Another problem exists with the cutoffs. The river has not accepted them as final. In the fifty years since cutoffs shortened the river by 150 miles, the river has regained roughly one-third of that length and eroded some of the benefits.
But the greatest problem by far is the Atchafalaya, which offers a much shorter route to the sea, and a steeper slope, than the main channel of the Mississippi. The 1927 flood sent vast amounts of water down it, scouring it out, deepening it, building a channel capable of accommodating—and hungry for—far more water than it had ever carried. Project Flood puts even more water down it. Kemper warned that “the inevitable consequence” of this approach would be that the Atchafalaya “will soon become the main stream [of the Mississippi], and the river past New Orleans a deteriorating outlet.”

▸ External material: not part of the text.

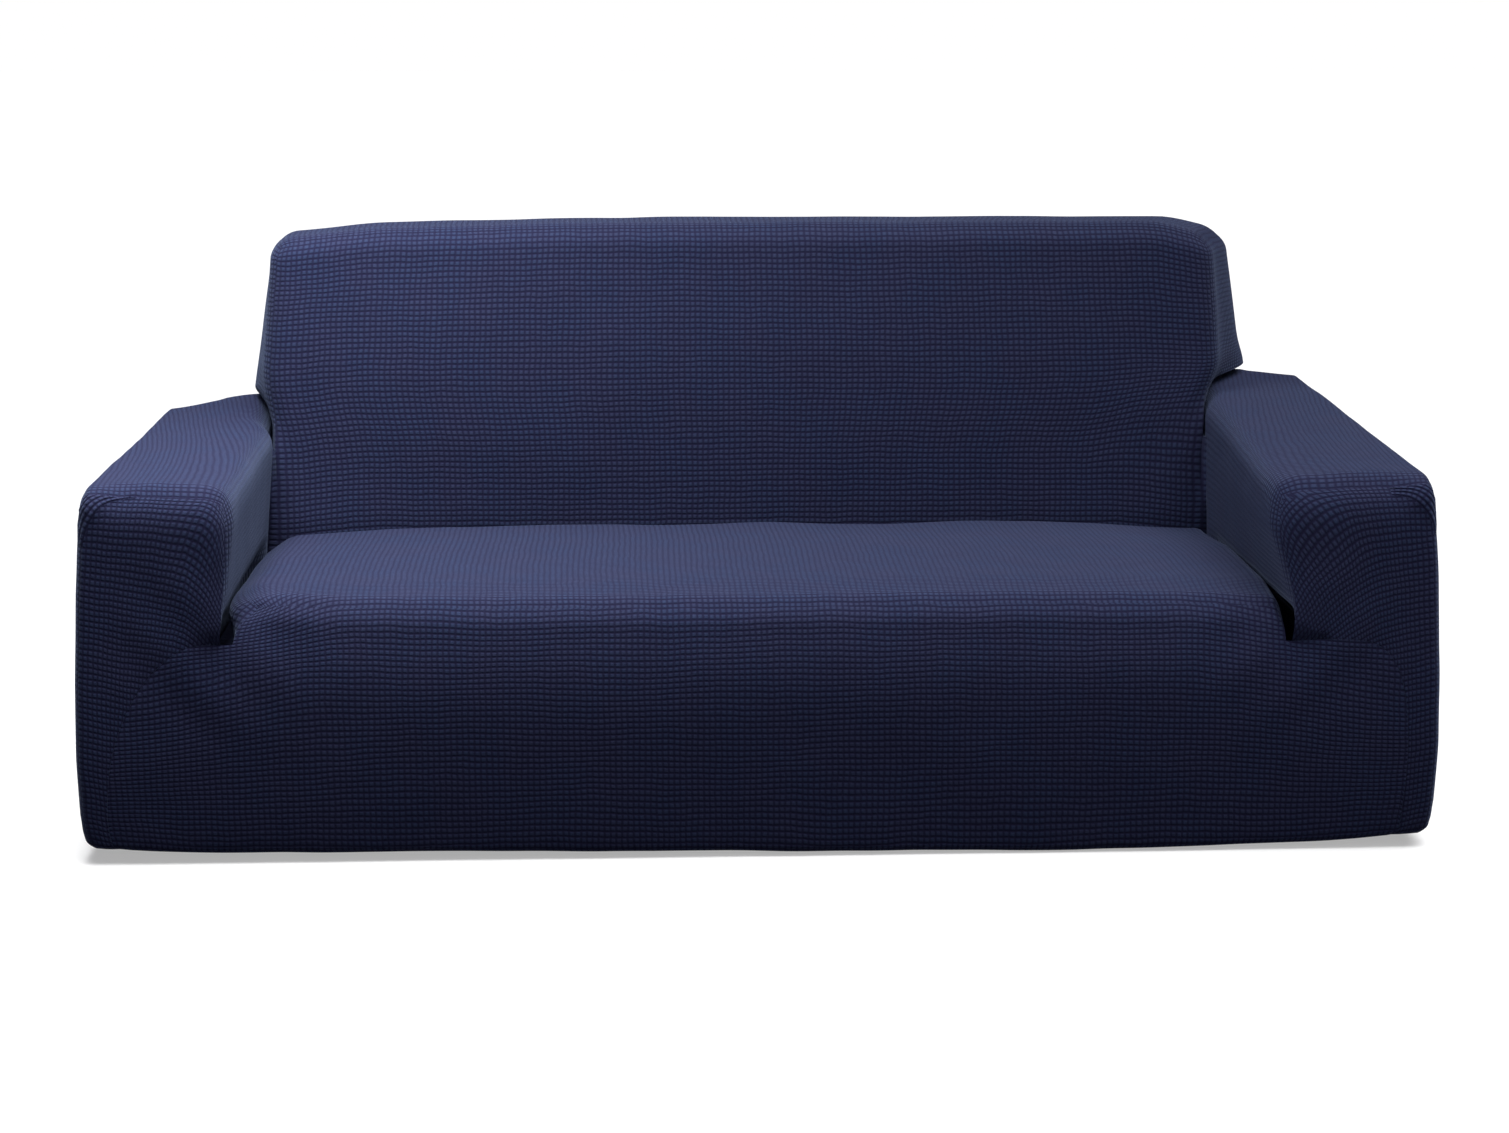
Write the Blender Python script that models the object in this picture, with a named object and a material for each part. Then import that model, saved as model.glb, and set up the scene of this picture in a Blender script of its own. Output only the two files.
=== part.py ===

Kemper was not merely theorizing. The mouth of the Mississippi River has shifted many times. Twenty-five years after his warning, it became obvious that he was right, and in 1954 Congress passed emergency legislation to give the Corps money to prevent the Atchafalaya from claiming the entire Mississippi River. Keeping the Mississippi in its old channel has become by far the most serious engineering problem the Corps of Engineers faces. The Old River Control Structure was built to solve it, but the 1973 flood almost destroyed the structure by scouring out a hole 75 feet underwater that came close to causing its collapse. Many engineers believe that sooner or later, no matter what man does, the Mississippi will shift its channel to the Atchafalaya. And a finger of the sea will climb north past New Orleans, north to Baton Rouge.
So the story ends as it began, with man determined to assert his will over the river.